EU-backed weapons inspectors have discovered that arms from Central and Eastern Europe make up a third of ISIS’s arsenal, says a new report released on Thursday.
The report by the British-based Conflict Armament Research, which has a mandate from the EU to trace weapons in conflict zones, confirmed the findings of Balkan Investigative Reporting Network’s series of investigations into weapons transfers to Syria.
BIRN earlier revealed how two major supply-lines, one funded by United States and the other by Saudi Arabia, have been moving large quantities of Soviet-style weapons from the Balkans to Syrian rebels in breach of international legal agreements on the arms trade.
The three-year study, ‘Weapons of the Islamic State’, found that leaks in these pipelines had “significantly augmented the quantity and quality of weapons available to IS forces”, posing a continued threat to regional and global security.
Conflict Armament Research discovered that more than half of ISIS’s new weapons in Syria came from Bulgaria.
The report also highlighted equipment from Romania and Serbia which had ended up in the hands of the Islamist militant group.
Damien Spleeters, Conflict Armament Research’s head of operations for Iraq and Syria, explained that these weapons had been bought by the US and Saudi Arabia, often on the basis of a legally binding end-user certificate, which guarantees that the equipment will not be diverted to another country.
“As far as our evidence shows, the diverters [Saudi and the US] knew what was going on in terms of the risk of supplying weapons to groups in the region,” Spleeters explained.
In its report, CAR insists that “battlefield capture” alone cannot explain the quantity and speed with which Islamic State got it hands on some of these weapons.
The report documents an anti-tank weapon produced in Bulgaria and exported to the United States on December 12, 2015, and found in the hands of ISIS only 59 days later – on February 9, 2016.
“An EUC [end-user certificate] is there for a reason: it’s there to put some kind of trust between parties in export and import of weapons,” said Spleeters.
“Now if you have a party that’s a big importer of weapons like USA or Saudi Arabia that are systematically breaching EUC you’re right to ask a question whether they are the good partner in terms making an arms deal with them,” he added.

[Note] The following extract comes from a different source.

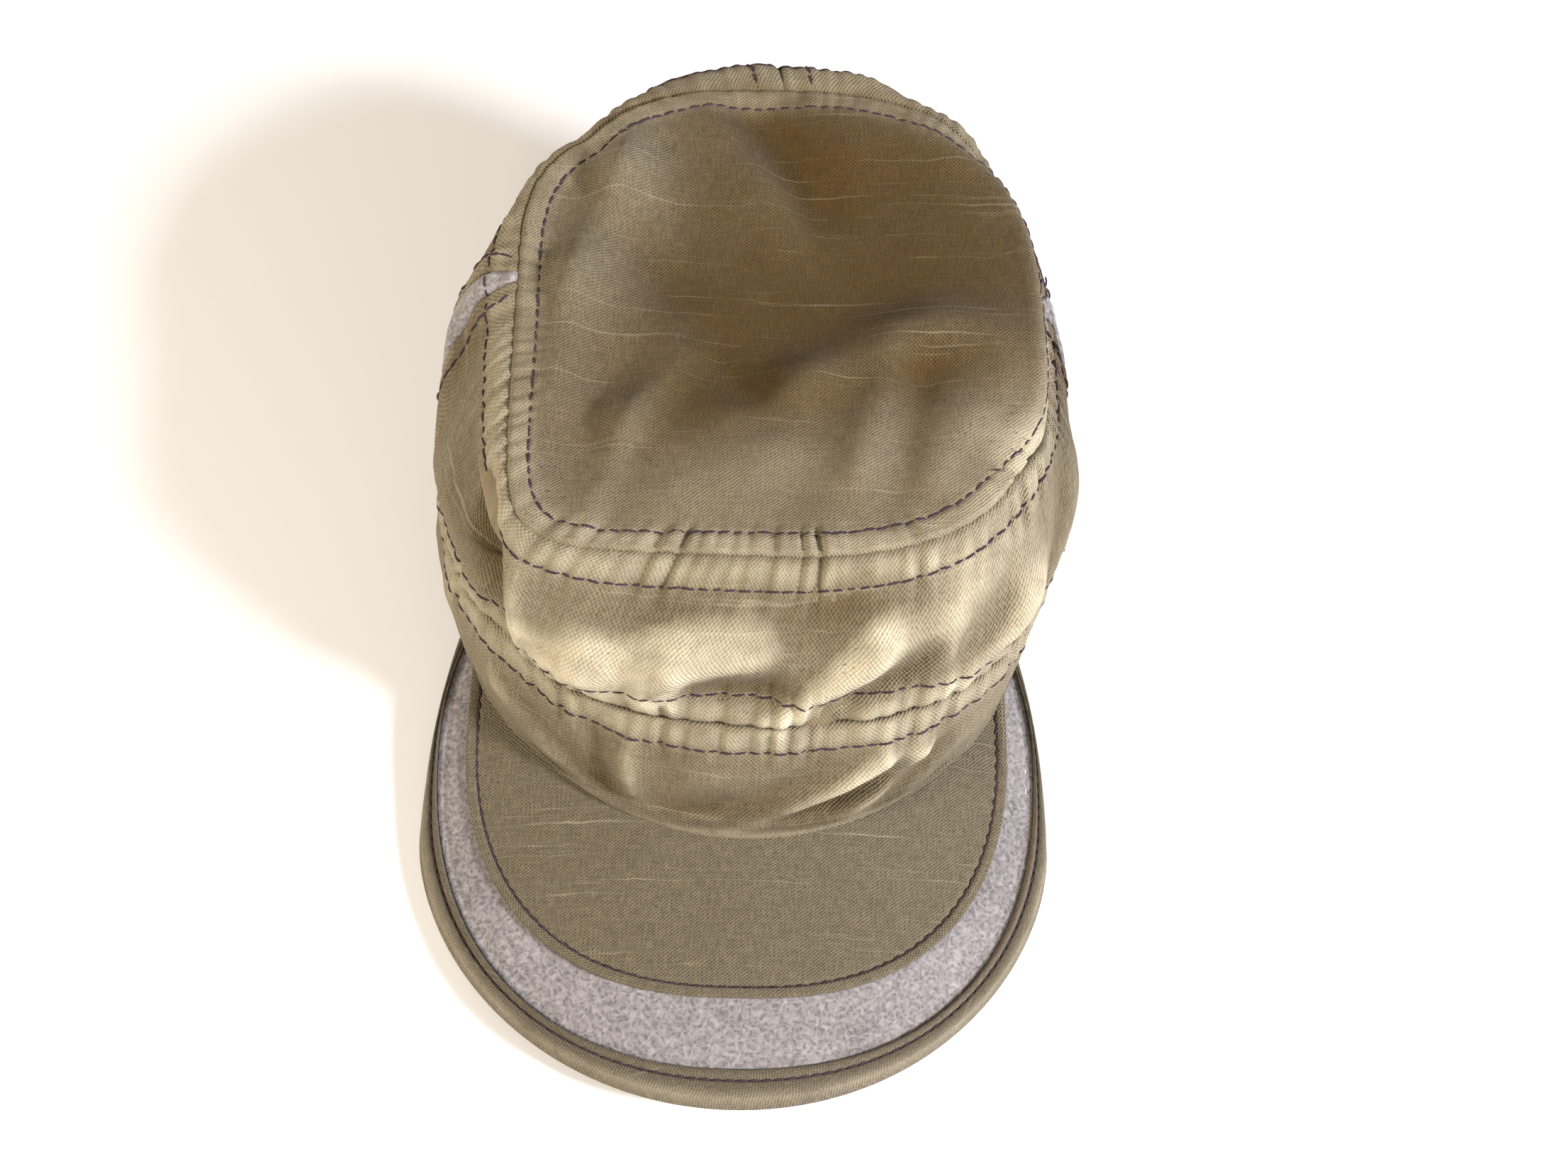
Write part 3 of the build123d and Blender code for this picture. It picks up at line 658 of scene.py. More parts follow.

He said that exporting countries such as Serbia, Romania and Bulgaria insisted they were unaware of the diversions to Syria, but he argued that more questions now need to be asked about exports heading to the US and Saudi Arabia.
“It’s been taken for granted that when US or Saudi Arabia are buying weapons it’s no questions asked to what’s going to happen with them. And what we have shown with evidence from the field is that the questions should be asked,” Spleeters said.
“I do hope [the exporting countries] will review all evidence and make the right decision,” he added.